#### [PROBLEM DETAILS]
Copy each line below without leaving any out.
......
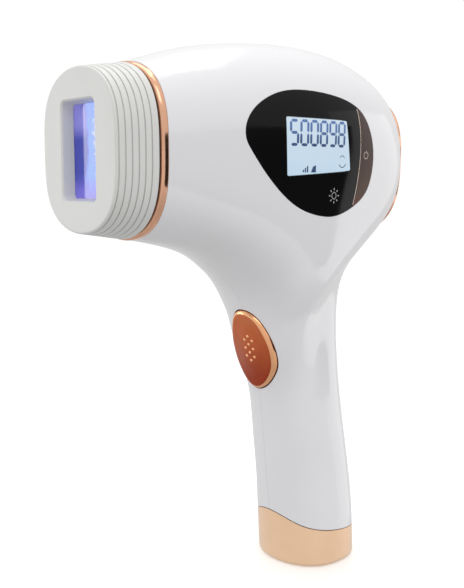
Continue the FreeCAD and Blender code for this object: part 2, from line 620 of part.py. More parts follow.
def make_flash_power():
    x, y, z = CAP_AT
    can = rod(CAP_R, (x - CAP_HALF, y, z), (x + CAP_HALF, y, z))
    can = try_fillet(can, 1.2, lambda e: e.Curve.TypeId == "Part::GeomCircle")
    legs = [rod(0.6, (x + CAP_HALF - 1, y + t, z), (x + CAP_HALF + 4, y + t, z)) for t in (-4, 4)]
    keep("hv_capacitor", fuse_all([can] + legs))
    clip = pipe(CAP_R + CLIP_WALL, CAP_R + 0.02, (x - CLIP_HALF, y, z), (x + CLIP_HALF, y, z))
    foot = box(x - CLIP_HALF, x + CLIP_HALF, y + 12.6, 22.2, z - 4, z + 4)
    keep("capacitor_clip", fuse_all([clip, foot]))
    core = box(-57.0, -47.0, -6.0, 6.0, 122.0, 132.0)
    pins = [rod(0.5, (-47.0, s * 3.5, 126.5), (-43.5, s * 3.5, 126.5)) for s in (-1, 1)]
    keep("trigger_transformer", fuse_all([core] + pins))


def make_main_board():
    top = BOARD_Y + BOARD_THICK
    board = box(BOARD_X0, BOARD_X1, BOARD_Y, top, BOARD_Z0, BOARD_Z1)
    for z in BOARD_SCREWS:
        board = board.cut(rod(1.0, (SCREW_X, BOARD_Y - 1, z), (SCREW_X, top + 0.4, z)))
    keep("main_board", board)
    lower = box(-10.5, 1.0, top, top + 1.6, 62.0, 78.0)
    upper = box(-10.5, 1.0, top + 2.8, top + 4.3, 62.0, 78.0)
    winding = rod(4.8, (SCREW_X, top, 70.0), (SCREW_X, top + 4.3, 70.0))
    keep("charge_transformer", fuse_all([lower, upper, winding]))
    places = ((-7.0, 36.5), (0.0, 38.5), (-7.5, 45.0))
    keep("board_capacitors", Part.makeCompound([rod(3.2, (x, top, z), (x, top + 5.0, z)) for x, z in places]))
    fins = [box(-12.0, -2.0, top, top + 1.4, 80.0, 94.0)]
    for k in range(4):
        x = -12.0 + 3.0 * k
        fins.append(box(x, x + 1.0, top, top + 3.8, 80.0, 94.0))
    keep("heat_sink", fuse_all(fins))
    chips = [box(-9.5, -3.5, 1.6, BOARD_Y, 50.0, 56.0), box(-8.5, -0.5, 1.2, BOARD_Y, 84.0, 92.0),
             box(-7.5, 0.5, 1.6, BOARD_Y, 66.0, 74.0)]
    keep("control_chips", Part.makeCompound(chips))
    screws = []
    for z in BOARD_SCREWS:
        shank = rod(0.9, (SCREW_X, 1.0, z), (SCREW_X, top, z))
        screws.append(fuse_all([shank, rod(1.9, (SCREW_X, top, z), (SCREW_X, top + 1.2, z))]))
    keep("board_screws", Part.makeCompound(screws))


def make_inlet():
    shell = rod(JACK_R, (0, 0, JACK_Z0), (0, 0, JACK_Z1))
    keep("dc_jack", shell.cut(rod(JACK_BORE, (0, 0, -1), (0, 0, JACK_Z1 - 2.5))))
    keep("dc_jack_pin", rod(1.05, (0, 0, JACK_Z0 + 2.0), (0, 0, JACK_Z1 - 2.5)))


def lead(points, r):
    """A wire along straight runs with round joints."""
    pieces = [rod(r, a, b) for a, b in zip(points, points[1:])]
    pieces += [Part.makeSphere(r, V(*p)) for p in points[1:-1]]
    return fuse_all(pieces)


def pair(path, r):
    """Two wires whose paths are given by a function of the side, -1 or 1."""
    return Part.makeCompound([lead(path(s), r) for s in (-1, 1)])


def make_leads():
    keep("dc_leads", pair(lambda s: [(s * 2.0 - 1.0, -2.0, JACK_Z1), (s * 2.0 - 1.0, -2.0, 30.0),
                                     (s * 2.0 - 3.0, -1.0, 38.0), (s * 2.0 - 3.0, 2.0, 42.0)], 0.7))
    keep("fan_leads", pair(lambda s: [(1.2, s * 1.2 - 8.0, 137.0), (-2.0, s * 1.2 - 8.0, 120.0),
                                      (-3.0, s * 1.2 - 4.0, 104.0), (-5.0 + s, s * 1.2 - 1.0, 96.0),
                                      (-5.0 + s, 2.2, 95.0)], 0.55))
    keep("lamp_leads", pair(lambda s: [(-63.4, s * 11.0, HEAD_Z - 2.6), (-60.0, s * 11.0, HEAD_Z - 6.0),
                                       (-52.0, s * 10.0, 134.0), (-40.0, s * 8.0, 120.0),
                                       (-39.0, s * 6.0, 112.0)], 0.9))
    keep("display_ribbon", box(-20.0, -10.0, -17.4, -17.0, 121.0, 136.0))


def main():
    os.makedirs(PARTS, exist_ok=True)
    make_case()
    make_trigger()
    make_front_ring()
    make_cartridge_shell()
    make_glass(FACE_X + WINDOW_DEPTH + 0.05)
    make_lamp()
    make_plug()
    make_socket()
    make_rear()
    make_fan()
    make_display()
    make_flash_power()
    make_main_board()
    make_inlet()
    make_leads()
    for name, shape in sorted(NODES.items()):
        b = shape.BoundBox
        print("%-20s solids %d vol %9.1f  x %.1f..%.1f y %.1f..%.1f z %.1f..%.1f" % (
            name, len(shape.Solids), shape.Volume, b.XMin, b.XMax, b.YMin, b.YMax, b.ZMin, b.ZMax))


main()
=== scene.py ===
"""IPL hair remover: looks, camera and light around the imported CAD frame. Metres, +Z up."""
import json
import math

import bmesh
import bpy
import numpy as np
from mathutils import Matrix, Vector, geometry
from mathutils.bvhtree import BVHTree


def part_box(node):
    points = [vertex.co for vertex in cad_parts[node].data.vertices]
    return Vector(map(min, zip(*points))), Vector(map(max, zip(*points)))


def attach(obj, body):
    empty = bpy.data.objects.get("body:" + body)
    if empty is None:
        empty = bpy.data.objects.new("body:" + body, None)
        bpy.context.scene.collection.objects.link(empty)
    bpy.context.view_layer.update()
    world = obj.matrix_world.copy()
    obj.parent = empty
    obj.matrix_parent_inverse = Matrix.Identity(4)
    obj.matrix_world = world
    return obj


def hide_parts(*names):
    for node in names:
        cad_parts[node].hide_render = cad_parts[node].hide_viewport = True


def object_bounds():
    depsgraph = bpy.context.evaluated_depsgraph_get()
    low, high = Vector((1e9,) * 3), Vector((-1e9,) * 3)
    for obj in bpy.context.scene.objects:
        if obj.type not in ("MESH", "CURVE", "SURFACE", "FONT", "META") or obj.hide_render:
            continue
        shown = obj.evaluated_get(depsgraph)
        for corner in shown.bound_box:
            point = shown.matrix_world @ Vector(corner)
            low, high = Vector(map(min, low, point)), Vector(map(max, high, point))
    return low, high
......
#### [WORKED ANSWER]
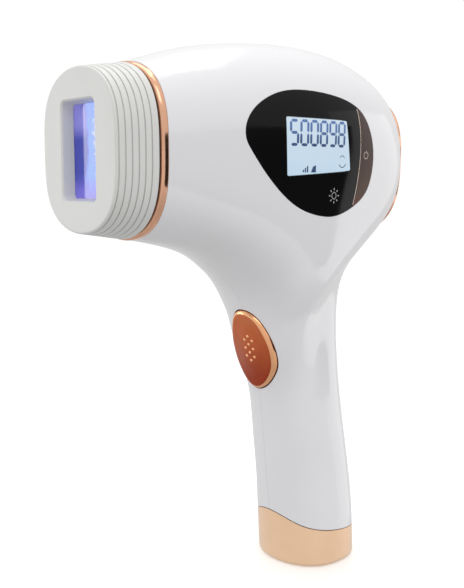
Continue the FreeCAD and Blender code for this object: part 2, from line 620 of part.py. More parts follow.
def make_flash_power():
    x, y, z = CAP_AT
    can = rod(CAP_R, (x - CAP_HALF, y, z), (x + CAP_HALF, y, z))
    can = try_fillet(can, 1.2, lambda e: e.Curve.TypeId == "Part::GeomCircle")
    legs = [rod(0.6, (x + CAP_HALF - 1, y + t, z), (x + CAP_HALF + 4, y + t, z)) for t in (-4, 4)]
    keep("hv_capacitor", fuse_all([can] + legs))
    clip = pipe(CAP_R + CLIP_WALL, CAP_R + 0.02, (x - CLIP_HALF, y, z), (x + CLIP_HALF, y, z))
    foot = box(x - CLIP_HALF, x + CLIP_HALF, y + 12.6, 22.2, z - 4, z + 4)
    keep("capacitor_clip", fuse_all([clip, foot]))
    core = box(-57.0, -47.0, -6.0, 6.0, 122.0, 132.0)
    pins = [rod(0.5, (-47.0, s * 3.5, 126.5), (-43.5, s * 3.5, 126.5)) for s in (-1, 1)]
    keep("trigger_transformer", fuse_all([core] + pins))


def make_main_board():
    top = BOARD_Y + BOARD_THICK
    board = box(BOARD_X0, BOARD_X1, BOARD_Y, top, BOARD_Z0, BOARD_Z1)
    for z in BOARD_SCREWS:
        board = board.cut(rod(1.0, (SCREW_X, BOARD_Y - 1, z), (SCREW_X, top + 0.4, z)))
    keep("main_board", board)
    lower = box(-10.5, 1.0, top, top + 1.6, 62.0, 78.0)
    upper = box(-10.5, 1.0, top + 2.8, top + 4.3, 62.0, 78.0)
    winding = rod(4.8, (SCREW_X, top, 70.0), (SCREW_X, top + 4.3, 70.0))
    keep("charge_transformer", fuse_all([lower, upper, winding]))
    places = ((-7.0, 36.5), (0.0, 38.5), (-7.5, 45.0))
    keep("board_capacitors", Part.makeCompound([rod(3.2, (x, top, z), (x, top + 5.0, z)) for x, z in places]))
    fins = [box(-12.0, -2.0, top, top + 1.4, 80.0, 94.0)]
    for k in range(4):
        x = -12.0 + 3.0 * k
        fins.append(box(x, x + 1.0, top, top + 3.8, 80.0, 94.0))
    keep("heat_sink", fuse_all(fins))
    chips = [box(-9.5, -3.5, 1.6, BOARD_Y, 50.0, 56.0), box(-8.5, -0.5, 1.2, BOARD_Y, 84.0, 92.0),
             box(-7.5, 0.5, 1.6, BOARD_Y, 66.0, 74.0)]
    keep("control_chips", Part.makeCompound(chips))
    screws = []
    for z in BOARD_SCREWS:
        shank = rod(0.9, (SCREW_X, 1.0, z), (SCREW_X, top, z))
        screws.append(fuse_all([shank, rod(1.9, (SCREW_X, top, z), (SCREW_X, top + 1.2, z))]))
    keep("board_screws", Part.makeCompound(screws))


def make_inlet():
    shell = rod(JACK_R, (0, 0, JACK_Z0), (0, 0, JACK_Z1))
    keep("dc_jack", shell.cut(rod(JACK_BORE, (0, 0, -1), (0, 0, JACK_Z1 - 2.5))))
    keep("dc_jack_pin", rod(1.05, (0, 0, JACK_Z0 + 2.0), (0, 0, JACK_Z1 - 2.5)))


def lead(points, r):
    """A wire along straight runs with round joints."""
    pieces = [rod(r, a, b) for a, b in zip(points, points[1:])]
    pieces += [Part.makeSphere(r, V(*p)) for p in points[1:-1]]
    return fuse_all(pieces)


def pair(path, r):
    """Two wires whose paths are given by a function of the side, -1 or 1."""
    return Part.makeCompound([lead(path(s), r) for s in (-1, 1)])


def make_leads():
    keep("dc_leads", pair(lambda s: [(s * 2.0 - 1.0, -2.0, JACK_Z1), (s * 2.0 - 1.0, -2.0, 30.0),
                                     (s * 2.0 - 3.0, -1.0, 38.0), (s * 2.0 - 3.0, 2.0, 42.0)], 0.7))
    keep("fan_leads", pair(lambda s: [(1.2, s * 1.2 - 8.0, 137.0), (-2.0, s * 1.2 - 8.0, 120.0),
                                      (-3.0, s * 1.2 - 4.0, 104.0), (-5.0 + s, s * 1.2 - 1.0, 96.0),
                                      (-5.0 + s, 2.2, 95.0)], 0.55))
    keep("lamp_leads", pair(lambda s: [(-63.4, s * 11.0, HEAD_Z - 2.6), (-60.0, s * 11.0, HEAD_Z - 6.0),
                                       (-52.0, s * 10.0, 134.0), (-40.0, s * 8.0, 120.0),
                                       (-39.0, s * 6.0, 112.0)], 0.9))
    keep("display_ribbon", box(-20.0, -10.0, -17.4, -17.0, 121.0, 136.0))


def main():
    os.makedirs(PARTS, exist_ok=True)
    make_case()
    make_trigger()
    make_front_ring()
    make_cartridge_shell()
    make_glass(FACE_X + WINDOW_DEPTH + 0.05)
    make_lamp()
    make_plug()
    make_socket()
    make_rear()
    make_fan()
    make_display()
    make_flash_power()
    make_main_board()
    make_inlet()
    make_leads()
    for name, shape in sorted(NODES.items()):
        b = shape.BoundBox
        print("%-20s solids %d vol %9.1f  x %.1f..%.1f y %.1f..%.1f z %.1f..%.1f" % (
            name, len(shape.Solids), shape.Volume, b.XMin, b.XMax, b.YMin, b.YMax, b.ZMin, b.ZMax))


main()
=== scene.py ===
"""IPL hair remover: looks, camera and light around the imported CAD frame. Metres, +Z up."""
import json
import math

import bmesh
import bpy
import numpy as np
from mathutils import Matrix, Vector, geometry
from mathutils.bvhtree import BVHTree


def part_box(node):
    points = [vertex.co for vertex in cad_parts[node].data.vertices]
    return Vector(map(min, zip(*points))), Vector(map(max, zip(*points)))


def attach(obj, body):
    empty = bpy.data.objects.get("body:" + body)
    if empty is None:
        empty = bpy.data.objects.new("body:" + body, None)
        bpy.context.scene.collection.objects.link(empty)
    bpy.context.view_layer.update()
    world = obj.matrix_world.copy()
    obj.parent = empty
    obj.matrix_parent_inverse = Matrix.Identity(4)
    obj.matrix_world = world
    return obj


def hide_parts(*names):
    for node in names:
        cad_parts[node].hide_render = cad_parts[node].hide_viewport = True


def object_bounds():
    depsgraph = bpy.context.evaluated_depsgraph_get()
    low, high = Vector((1e9,) * 3), Vector((-1e9,) * 3)
    for obj in bpy.context.scene.objects:
        if obj.type not in ("MESH", "CURVE", "SURFACE", "FONT", "META") or obj.hide_render:
            continue
        shown = obj.evaluated_get(depsgraph)
        for corner in shown.bound_box:
            point = shown.matrix_world @ Vector(corner)
            low, high = Vector(map(min, low, point)), Vector(map(max, high, point))
    return low, high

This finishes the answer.